- Written task: Report back each line of the records that contains the string "part".

- Dataset records:
========

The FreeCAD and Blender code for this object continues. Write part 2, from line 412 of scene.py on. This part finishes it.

========

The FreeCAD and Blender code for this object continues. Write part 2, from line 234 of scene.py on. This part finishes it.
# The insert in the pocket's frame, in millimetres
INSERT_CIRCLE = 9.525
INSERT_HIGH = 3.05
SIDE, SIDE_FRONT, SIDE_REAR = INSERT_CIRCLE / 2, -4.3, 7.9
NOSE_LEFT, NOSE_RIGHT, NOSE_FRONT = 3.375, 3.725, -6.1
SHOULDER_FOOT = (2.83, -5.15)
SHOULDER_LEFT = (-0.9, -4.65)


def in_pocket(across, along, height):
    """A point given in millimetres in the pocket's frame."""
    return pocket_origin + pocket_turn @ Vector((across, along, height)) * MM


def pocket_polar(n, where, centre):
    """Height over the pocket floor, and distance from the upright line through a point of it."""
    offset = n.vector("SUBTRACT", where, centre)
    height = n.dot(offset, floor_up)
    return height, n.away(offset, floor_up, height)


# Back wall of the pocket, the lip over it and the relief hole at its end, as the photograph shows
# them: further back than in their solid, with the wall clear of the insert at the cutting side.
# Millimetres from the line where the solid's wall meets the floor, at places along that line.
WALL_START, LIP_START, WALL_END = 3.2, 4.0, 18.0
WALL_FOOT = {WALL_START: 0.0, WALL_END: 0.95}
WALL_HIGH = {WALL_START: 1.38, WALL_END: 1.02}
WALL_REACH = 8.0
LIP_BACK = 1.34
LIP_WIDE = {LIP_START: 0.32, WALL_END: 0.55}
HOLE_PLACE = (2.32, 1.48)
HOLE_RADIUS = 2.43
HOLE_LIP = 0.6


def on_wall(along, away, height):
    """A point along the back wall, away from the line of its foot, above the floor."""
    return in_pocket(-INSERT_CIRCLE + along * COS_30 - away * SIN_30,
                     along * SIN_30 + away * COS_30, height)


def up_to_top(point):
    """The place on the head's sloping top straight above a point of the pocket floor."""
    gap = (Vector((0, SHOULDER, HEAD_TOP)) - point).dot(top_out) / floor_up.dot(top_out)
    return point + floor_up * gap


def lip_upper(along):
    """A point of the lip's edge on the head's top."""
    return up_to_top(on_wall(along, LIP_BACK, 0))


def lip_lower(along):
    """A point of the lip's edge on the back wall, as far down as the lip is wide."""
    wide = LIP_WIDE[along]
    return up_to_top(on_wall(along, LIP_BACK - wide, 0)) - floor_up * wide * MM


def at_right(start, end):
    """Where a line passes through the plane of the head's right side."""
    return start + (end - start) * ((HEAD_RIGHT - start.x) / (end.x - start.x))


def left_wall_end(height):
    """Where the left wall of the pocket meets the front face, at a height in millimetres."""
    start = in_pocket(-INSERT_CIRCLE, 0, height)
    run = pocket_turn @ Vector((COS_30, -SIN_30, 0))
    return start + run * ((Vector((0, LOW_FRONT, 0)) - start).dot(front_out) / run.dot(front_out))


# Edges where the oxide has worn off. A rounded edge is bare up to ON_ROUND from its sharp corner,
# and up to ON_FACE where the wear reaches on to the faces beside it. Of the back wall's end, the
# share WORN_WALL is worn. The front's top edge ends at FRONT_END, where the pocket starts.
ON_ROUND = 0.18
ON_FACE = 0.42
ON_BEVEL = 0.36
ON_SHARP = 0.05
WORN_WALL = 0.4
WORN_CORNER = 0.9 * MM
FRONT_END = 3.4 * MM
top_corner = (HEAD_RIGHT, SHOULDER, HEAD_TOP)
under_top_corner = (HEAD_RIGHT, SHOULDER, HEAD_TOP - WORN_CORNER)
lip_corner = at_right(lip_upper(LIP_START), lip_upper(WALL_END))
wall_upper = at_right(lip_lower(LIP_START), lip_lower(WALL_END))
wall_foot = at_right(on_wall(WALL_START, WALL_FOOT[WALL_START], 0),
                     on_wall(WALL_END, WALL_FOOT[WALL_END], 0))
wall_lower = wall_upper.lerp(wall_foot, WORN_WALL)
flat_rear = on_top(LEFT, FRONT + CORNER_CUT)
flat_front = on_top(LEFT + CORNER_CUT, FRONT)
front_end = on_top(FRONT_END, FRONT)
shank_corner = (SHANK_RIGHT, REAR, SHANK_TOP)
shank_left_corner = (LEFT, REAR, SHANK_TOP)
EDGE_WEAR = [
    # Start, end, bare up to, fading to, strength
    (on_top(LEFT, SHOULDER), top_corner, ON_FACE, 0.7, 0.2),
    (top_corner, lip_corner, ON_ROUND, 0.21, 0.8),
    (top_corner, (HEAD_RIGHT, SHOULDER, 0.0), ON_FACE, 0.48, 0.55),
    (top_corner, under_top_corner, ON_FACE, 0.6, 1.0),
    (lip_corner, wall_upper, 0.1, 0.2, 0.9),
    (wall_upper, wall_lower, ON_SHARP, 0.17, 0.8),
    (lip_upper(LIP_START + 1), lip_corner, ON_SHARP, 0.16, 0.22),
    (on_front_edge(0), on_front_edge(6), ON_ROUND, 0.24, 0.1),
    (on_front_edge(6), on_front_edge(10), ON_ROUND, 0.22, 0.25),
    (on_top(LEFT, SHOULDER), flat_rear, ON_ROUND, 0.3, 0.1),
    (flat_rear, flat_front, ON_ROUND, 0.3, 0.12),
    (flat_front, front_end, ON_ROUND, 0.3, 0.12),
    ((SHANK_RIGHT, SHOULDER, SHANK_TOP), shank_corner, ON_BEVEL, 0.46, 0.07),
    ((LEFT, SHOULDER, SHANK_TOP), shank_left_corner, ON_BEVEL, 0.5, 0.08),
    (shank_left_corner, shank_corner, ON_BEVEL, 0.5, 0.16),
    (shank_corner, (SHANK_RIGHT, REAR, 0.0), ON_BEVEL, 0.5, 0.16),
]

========

- Completed exercise:
The FreeCAD and Blender code for this object continues. Write part 2, from line 412 of scene.py on. This part finishes it.
The FreeCAD and Blender code for this object continues. Write part 2, from line 234 of scene.py on. This part finishes it.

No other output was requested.